** START **

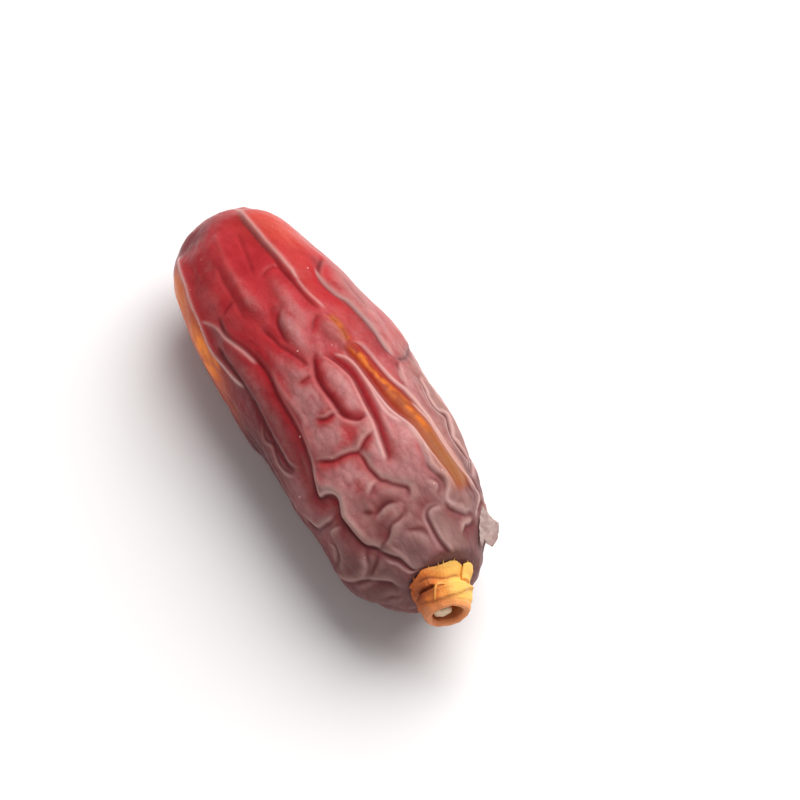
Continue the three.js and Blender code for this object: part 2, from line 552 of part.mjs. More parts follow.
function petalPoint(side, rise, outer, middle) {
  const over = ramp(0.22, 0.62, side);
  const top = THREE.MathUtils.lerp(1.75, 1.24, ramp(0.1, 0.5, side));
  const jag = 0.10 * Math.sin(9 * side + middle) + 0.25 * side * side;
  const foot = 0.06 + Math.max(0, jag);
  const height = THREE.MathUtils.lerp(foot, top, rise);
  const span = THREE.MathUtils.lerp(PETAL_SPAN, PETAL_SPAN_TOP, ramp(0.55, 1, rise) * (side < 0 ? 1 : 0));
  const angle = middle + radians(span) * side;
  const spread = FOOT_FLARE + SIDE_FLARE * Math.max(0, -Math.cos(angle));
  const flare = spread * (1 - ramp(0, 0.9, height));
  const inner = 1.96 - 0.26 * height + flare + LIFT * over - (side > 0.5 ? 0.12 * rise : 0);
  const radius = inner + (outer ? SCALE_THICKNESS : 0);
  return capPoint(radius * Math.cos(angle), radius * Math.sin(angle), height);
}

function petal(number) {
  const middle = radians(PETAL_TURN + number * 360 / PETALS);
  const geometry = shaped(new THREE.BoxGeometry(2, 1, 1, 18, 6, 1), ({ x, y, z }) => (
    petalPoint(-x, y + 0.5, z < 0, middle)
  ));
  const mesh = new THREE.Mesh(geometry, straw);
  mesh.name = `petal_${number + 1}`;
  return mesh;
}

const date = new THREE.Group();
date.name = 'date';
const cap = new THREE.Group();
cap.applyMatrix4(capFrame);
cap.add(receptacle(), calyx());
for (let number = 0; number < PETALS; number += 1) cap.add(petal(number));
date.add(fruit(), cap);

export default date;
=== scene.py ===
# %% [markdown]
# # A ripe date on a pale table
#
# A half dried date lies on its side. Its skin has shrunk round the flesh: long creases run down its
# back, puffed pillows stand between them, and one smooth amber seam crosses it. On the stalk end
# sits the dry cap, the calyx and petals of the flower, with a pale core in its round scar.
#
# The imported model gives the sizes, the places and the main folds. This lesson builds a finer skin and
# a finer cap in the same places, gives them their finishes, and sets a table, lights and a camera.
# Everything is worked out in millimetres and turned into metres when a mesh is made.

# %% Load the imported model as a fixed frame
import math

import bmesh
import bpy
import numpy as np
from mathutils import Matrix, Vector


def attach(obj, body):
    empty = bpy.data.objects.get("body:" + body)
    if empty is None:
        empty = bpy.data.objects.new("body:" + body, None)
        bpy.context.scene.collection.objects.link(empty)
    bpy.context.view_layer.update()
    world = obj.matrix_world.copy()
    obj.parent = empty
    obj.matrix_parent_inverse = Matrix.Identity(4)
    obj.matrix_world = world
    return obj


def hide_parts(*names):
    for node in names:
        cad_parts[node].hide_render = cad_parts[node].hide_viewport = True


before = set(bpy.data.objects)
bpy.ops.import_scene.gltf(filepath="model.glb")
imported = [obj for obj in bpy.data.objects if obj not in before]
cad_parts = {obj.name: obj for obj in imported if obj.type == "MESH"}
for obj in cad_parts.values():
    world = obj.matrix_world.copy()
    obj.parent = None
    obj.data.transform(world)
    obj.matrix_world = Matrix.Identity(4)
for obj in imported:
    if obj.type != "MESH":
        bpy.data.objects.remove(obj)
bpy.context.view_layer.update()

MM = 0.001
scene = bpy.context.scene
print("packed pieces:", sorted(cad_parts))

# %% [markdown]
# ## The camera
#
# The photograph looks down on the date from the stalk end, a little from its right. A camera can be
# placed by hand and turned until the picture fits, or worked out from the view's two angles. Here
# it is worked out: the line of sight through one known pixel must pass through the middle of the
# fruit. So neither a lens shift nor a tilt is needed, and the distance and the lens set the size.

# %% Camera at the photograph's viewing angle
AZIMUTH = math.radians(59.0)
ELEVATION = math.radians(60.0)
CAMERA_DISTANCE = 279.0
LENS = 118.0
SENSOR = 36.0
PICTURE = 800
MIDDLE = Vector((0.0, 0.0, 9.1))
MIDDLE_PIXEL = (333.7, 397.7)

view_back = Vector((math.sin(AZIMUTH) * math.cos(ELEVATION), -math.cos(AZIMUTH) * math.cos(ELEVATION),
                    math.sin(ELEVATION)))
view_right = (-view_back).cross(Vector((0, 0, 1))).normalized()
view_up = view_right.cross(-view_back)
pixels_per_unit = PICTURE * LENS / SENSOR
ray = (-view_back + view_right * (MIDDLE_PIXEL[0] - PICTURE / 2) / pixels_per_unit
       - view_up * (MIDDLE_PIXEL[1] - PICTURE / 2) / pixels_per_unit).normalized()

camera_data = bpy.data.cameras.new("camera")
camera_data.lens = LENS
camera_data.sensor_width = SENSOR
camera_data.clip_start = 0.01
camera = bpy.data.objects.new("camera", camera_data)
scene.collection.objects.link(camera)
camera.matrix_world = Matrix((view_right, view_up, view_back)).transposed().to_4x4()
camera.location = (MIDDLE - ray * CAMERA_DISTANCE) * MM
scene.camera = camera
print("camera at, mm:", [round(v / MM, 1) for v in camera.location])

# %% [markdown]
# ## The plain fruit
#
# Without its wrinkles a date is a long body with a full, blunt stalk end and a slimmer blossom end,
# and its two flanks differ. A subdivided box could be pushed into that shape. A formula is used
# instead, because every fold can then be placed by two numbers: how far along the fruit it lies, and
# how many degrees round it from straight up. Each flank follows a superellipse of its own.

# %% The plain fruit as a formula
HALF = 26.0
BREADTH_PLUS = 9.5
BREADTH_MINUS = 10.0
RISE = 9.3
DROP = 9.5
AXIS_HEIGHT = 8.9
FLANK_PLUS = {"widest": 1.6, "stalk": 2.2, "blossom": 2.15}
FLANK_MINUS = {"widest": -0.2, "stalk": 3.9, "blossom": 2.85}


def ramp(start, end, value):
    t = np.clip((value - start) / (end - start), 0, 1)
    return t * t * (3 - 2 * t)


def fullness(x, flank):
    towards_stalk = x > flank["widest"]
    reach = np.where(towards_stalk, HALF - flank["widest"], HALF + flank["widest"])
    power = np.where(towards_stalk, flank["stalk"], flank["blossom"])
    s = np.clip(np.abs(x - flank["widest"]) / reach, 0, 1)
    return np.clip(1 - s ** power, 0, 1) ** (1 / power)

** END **

> Set exercise: Retype exactly, and only, the lines from the one containing "const cap = new THREE.Group();" through the one containing "import math", both included.

> Worked solution:
const cap = new THREE.Group();
cap.applyMatrix4(capFrame);
cap.add(receptacle(), calyx());
for (let number = 0; number < PETALS; number += 1) cap.add(petal(number));
date.add(fruit(), cap);

export default date;
=== scene.py ===
# %% [markdown]
# # A ripe date on a pale table
#
# A half dried date lies on its side. Its skin has shrunk round the flesh: long creases run down its
# back, puffed pillows stand between them, and one smooth amber seam crosses it. On the stalk end
# sits the dry cap, the calyx and petals of the flower, with a pale core in its round scar.
#
# The imported model gives the sizes, the places and the main folds. This lesson builds a finer skin and
# a finer cap in the same places, gives them their finishes, and sets a table, lights and a camera.
# Everything is worked out in millimetres and turned into metres when a mesh is made.

# %% Load the imported model as a fixed frame
import math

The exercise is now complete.